To feed 10 billion people, we must preserve biodiversity. Here’s how

August 6, 2019 by World Economic Forum
(Juanma Clemente-Alloza, Unsplash)

This article is brought to you thanks to the collaboration of The European Sting with the World Economic Forum.

Author: Jose Graziano da Silva, Director-General, United Nations Food and Agriculture Organization & Maria Helena Semedo, Deputy Director-General for Climate and Natural Resources , United Nations Food and Agriculture Organization

The threats to bee colonies around the world have been well publicized. Less well-known is that with many fruit and vegetables still reliant on pollination, what happens to bees, bats or birds has a direct effect on our shopping baskets.

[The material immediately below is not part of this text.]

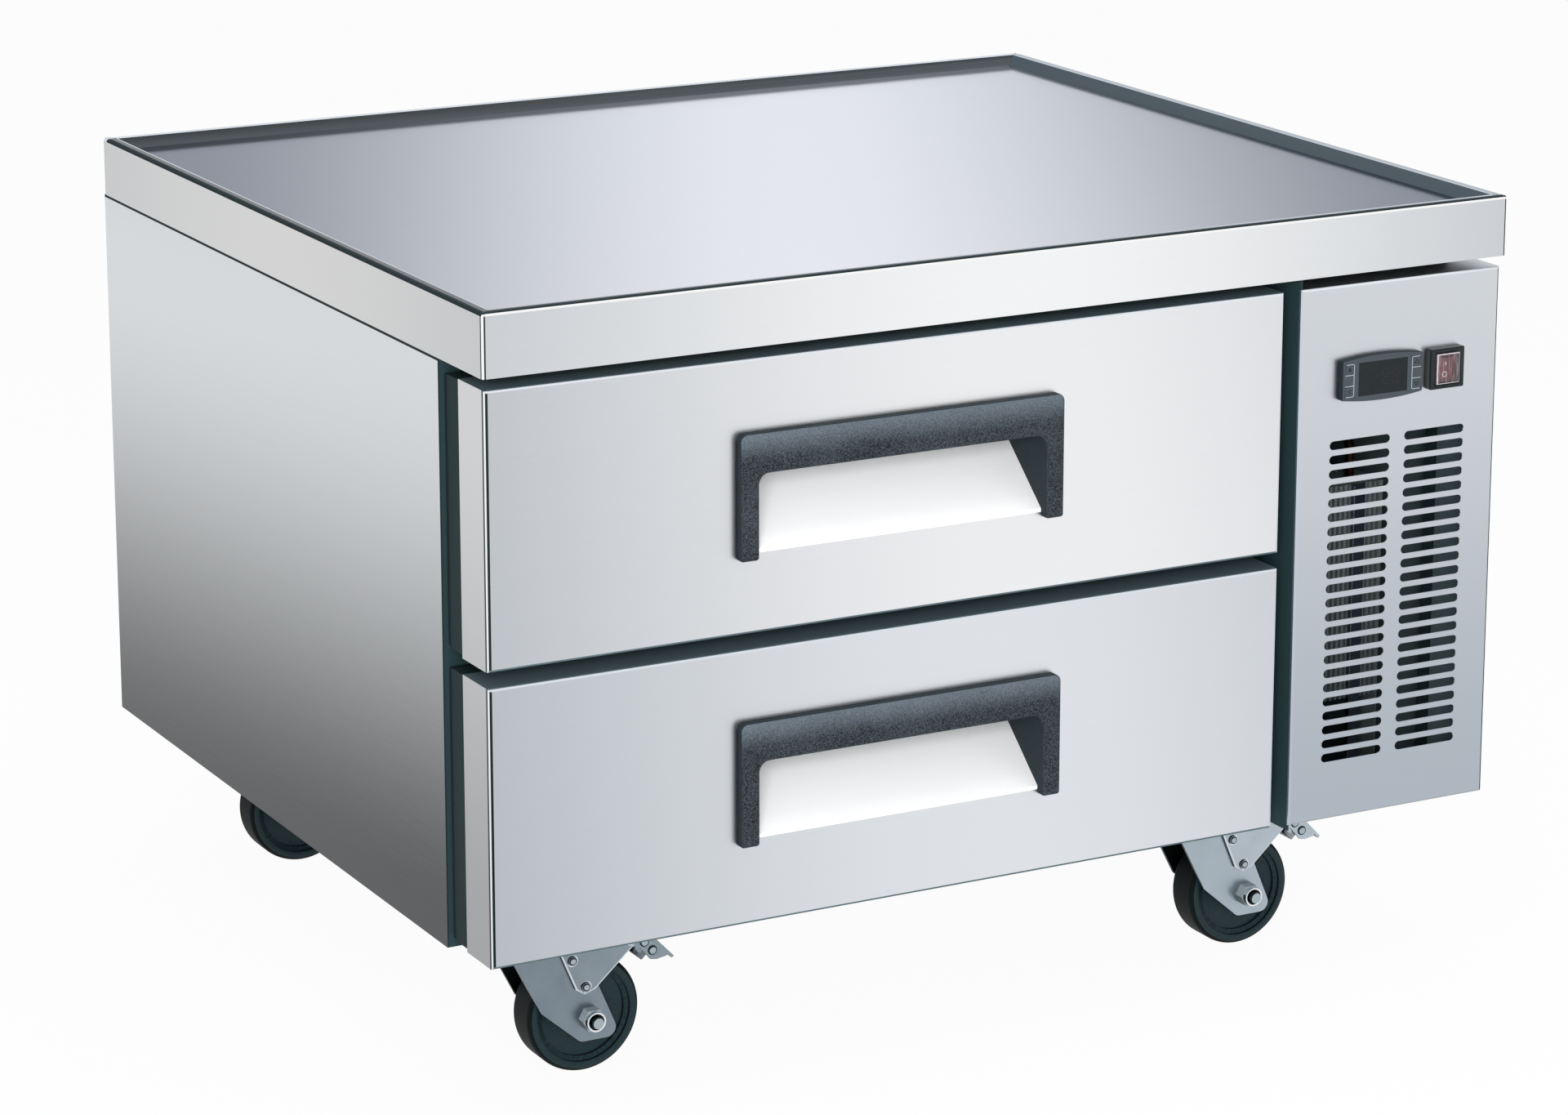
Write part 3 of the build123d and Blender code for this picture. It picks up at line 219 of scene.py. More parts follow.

Without biodiversity, humanity cannot maintain the essential ecosystem services that enable food production. The damage cuts deep – and presages even worse. For some species, extinction rates are now 1,000 times their historic levels. At the UN Food and Agriculture Organization (FAO), weestimate that a quarter of livestock breeds may not be with us much longer. One-third of the world’s land is degraded by erosion, compaction, salinization or chemical pollution. Millions of hectares are lost annually to drought and desertification.

Global thinking about agriculture has only recently outgrown the orthodoxy of the Green Revolution: produce more to feed the greatest number. How we produced, and at what cost, did not much matter. The urgency of securing humanity’s right to food trumped the necessity to preserve our planet.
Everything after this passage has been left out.